One week ago, and again last night, we previewed today's main event: an immensely important quad-witching expiration, the year's last, one which as JPM's head quant calculated will be the "largest option expiry in many years. There are $1.1 trillion of S&P 500 options expiring on Friday morning. $670Bn of these are puts, of which $215Bn are struck relatively close below the market level, between 1900 and 2050."
What is most important, is that the "pin risk", or price toward which underlying prices may gravitate if HFTs are unleashed to trigger option stop hunts, is well below current S&P levels: as JPM notes, "clients are net long these puts and will likely hold onto them through the event and until expiry. At the time of the Fed announcement, these put options will essentially look like a massive stop loss order under the market."
What does this mean? Considering that the bulk of the puts have been layered by the program traders themselves, including CTA trend-followers and various momentum strategist (which work in up markets as well as down), and since the vol surface of today's market is well-known to everyone in advance, there is a very high probability the implied "stop loss" level will be triggered.
For those few sillies who still think the bankers cartel (aka the "FED") is a central bank who is working to help the American public and the American economy, rather than line the cartel's members pockets ....
Federal Reserve will pay banks $12 billion in 2016
By Jared Blikre December 24, 2015 11:52 AM
In 2016, the Federal Reserve will pay at least $12.2 billion to U.S. and foreign banks to keep the money created via its quantitative easing programs out of the economy. If the Fed raises rates as expected next year, the amount nearly doubles to $23.1 billion.
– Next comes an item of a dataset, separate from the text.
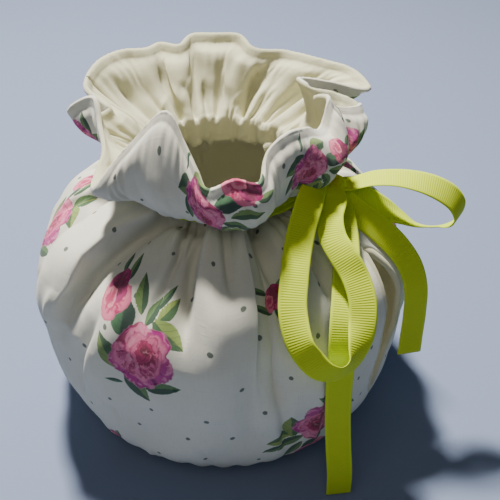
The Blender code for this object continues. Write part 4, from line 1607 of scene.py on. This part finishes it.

From 2008 to 2015, the Fed purchased over $4 trillion worth of bonds to stimulate growth in the economy. Risk markets responded, as is demonstrated by the close correlation between the S&P 500 and growth of the Fed’s balance sheet through its bond purchases.
To sterilize the vast sums of money that would otherwise circulate throughout the economy and cause price inflation, the Fed pays an above-market interest rate of 0.50% to banks on reserves, or digital cash, held at the Fed. Currently, banks are holding $2.5 trillion at the Fed and are paid $34.5 million per day in interest.
The Fed has telegraphed its intent to raise rates in 2016, and analysts expect two to four rate hikes. Assuming the Fed raises rates four times‑-once at each of the meetings that are accompanied by a press conference--payments to banks at the end of 2016 would amount to $103.6 million per day.
In addition to paying interest on reserves, the Fed conducts daily auctions to drain cash from the economy and maintain a floor on short-term interest rates. These reverse repo operations pay 0.25% and have averaged $154 billion per day since the Fed raised rates on December 16.
The interest paid by the Fed to banks and funds that participate in the operations amounts to $1.06 million per day. If the Fed raises rates as expected in 2016, total payments would be $1.03 billion in 2016, which is in addition to the $23.1 billion paid as interest on reserves.
After six years of near-zero interest rates, the Fed is in uncharted territory. Never before has a central bank attempted to raise rates after having provided so much stimulus and expanding its balance sheet to such a degree. The legacy of the Fed’s quantitative experiment is largess to banks and funds that will likely total $24 billion in 2016.